• **Task to complete**
Locate the line that contains "attach(piece, body)" in the entries below, then repeat it and every following line through the line that contains "return carry(name, mesh, body)", exactly, and no others.

• **Listed entries**

#####

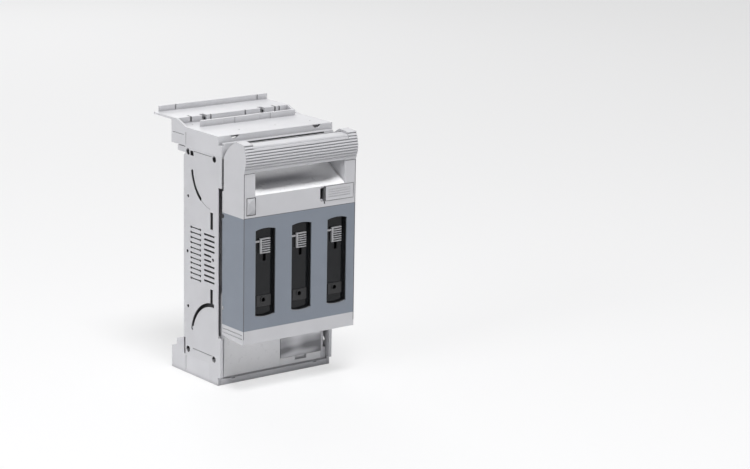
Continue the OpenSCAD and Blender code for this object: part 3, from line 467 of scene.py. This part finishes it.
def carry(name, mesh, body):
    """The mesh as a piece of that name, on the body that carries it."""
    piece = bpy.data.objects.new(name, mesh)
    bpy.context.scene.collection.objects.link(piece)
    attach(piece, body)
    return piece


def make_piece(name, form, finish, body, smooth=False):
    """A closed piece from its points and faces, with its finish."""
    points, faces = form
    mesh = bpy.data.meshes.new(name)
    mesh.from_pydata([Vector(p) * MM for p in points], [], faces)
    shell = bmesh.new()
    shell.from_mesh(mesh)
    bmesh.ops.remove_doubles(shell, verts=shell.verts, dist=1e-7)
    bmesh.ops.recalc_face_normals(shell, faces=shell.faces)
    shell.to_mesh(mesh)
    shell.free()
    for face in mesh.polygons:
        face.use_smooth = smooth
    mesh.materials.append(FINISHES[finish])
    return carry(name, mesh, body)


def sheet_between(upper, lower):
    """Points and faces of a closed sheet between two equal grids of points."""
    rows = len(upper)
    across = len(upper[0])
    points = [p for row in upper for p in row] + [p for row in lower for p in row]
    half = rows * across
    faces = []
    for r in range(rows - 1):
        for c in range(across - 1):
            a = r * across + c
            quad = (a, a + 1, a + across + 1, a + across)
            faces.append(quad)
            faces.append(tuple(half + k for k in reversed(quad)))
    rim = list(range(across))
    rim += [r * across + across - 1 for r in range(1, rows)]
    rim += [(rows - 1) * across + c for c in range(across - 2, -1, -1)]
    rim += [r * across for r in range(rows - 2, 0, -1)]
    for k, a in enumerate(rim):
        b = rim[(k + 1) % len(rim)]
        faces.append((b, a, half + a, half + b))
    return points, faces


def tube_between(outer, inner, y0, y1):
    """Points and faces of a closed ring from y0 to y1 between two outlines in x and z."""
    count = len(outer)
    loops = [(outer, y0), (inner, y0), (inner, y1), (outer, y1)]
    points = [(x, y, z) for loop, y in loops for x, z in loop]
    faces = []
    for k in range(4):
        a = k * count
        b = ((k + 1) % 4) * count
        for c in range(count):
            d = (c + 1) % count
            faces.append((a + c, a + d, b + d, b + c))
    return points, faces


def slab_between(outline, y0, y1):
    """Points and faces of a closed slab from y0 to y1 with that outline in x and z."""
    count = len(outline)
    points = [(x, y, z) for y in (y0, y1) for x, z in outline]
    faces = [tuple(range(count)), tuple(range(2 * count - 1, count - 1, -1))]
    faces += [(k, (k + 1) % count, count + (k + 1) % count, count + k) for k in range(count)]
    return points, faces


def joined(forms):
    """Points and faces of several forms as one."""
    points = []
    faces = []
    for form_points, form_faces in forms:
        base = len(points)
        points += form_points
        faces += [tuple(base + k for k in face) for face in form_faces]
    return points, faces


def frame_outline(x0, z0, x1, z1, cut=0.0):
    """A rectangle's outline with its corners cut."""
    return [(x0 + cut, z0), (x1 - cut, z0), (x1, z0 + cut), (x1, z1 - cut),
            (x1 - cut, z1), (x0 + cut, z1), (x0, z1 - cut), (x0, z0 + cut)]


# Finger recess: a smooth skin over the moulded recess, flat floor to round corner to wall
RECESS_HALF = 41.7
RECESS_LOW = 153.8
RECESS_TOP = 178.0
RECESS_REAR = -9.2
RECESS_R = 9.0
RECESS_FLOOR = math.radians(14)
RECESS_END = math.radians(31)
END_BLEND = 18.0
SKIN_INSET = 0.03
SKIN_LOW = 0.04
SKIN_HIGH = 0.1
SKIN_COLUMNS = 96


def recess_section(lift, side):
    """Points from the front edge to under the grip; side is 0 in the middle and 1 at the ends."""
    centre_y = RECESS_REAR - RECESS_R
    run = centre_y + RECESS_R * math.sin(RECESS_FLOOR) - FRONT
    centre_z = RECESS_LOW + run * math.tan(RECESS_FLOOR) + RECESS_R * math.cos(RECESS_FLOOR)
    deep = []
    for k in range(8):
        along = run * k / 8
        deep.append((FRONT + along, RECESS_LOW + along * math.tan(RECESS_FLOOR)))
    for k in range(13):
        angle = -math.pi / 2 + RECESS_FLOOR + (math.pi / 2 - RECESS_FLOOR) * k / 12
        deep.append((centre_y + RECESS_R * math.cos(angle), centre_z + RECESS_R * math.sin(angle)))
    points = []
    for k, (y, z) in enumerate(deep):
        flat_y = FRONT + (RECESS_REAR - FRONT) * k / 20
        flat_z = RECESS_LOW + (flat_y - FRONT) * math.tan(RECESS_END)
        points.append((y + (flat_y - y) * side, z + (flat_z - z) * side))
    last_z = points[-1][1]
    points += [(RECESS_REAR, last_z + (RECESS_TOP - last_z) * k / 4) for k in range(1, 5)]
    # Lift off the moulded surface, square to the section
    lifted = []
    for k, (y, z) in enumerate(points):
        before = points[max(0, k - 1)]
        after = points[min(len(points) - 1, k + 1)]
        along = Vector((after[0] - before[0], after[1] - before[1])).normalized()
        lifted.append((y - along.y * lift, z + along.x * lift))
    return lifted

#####

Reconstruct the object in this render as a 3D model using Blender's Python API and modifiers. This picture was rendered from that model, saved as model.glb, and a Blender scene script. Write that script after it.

#####

• **Solution for this task**
    attach(piece, body)
    return piece


def make_piece(name, form, finish, body, smooth=False):
    """A closed piece from its points and faces, with its finish."""
    points, faces = form
    mesh = bpy.data.meshes.new(name)
    mesh.from_pydata([Vector(p) * MM for p in points], [], faces)
    shell = bmesh.new()
    shell.from_mesh(mesh)
    bmesh.ops.remove_doubles(shell, verts=shell.verts, dist=1e-7)
    bmesh.ops.recalc_face_normals(shell, faces=shell.faces)
    shell.to_mesh(mesh)
    shell.free()
    for face in mesh.polygons:
        face.use_smooth = smooth
    mesh.materials.append(FINISHES[finish])
    return carry(name, mesh, body)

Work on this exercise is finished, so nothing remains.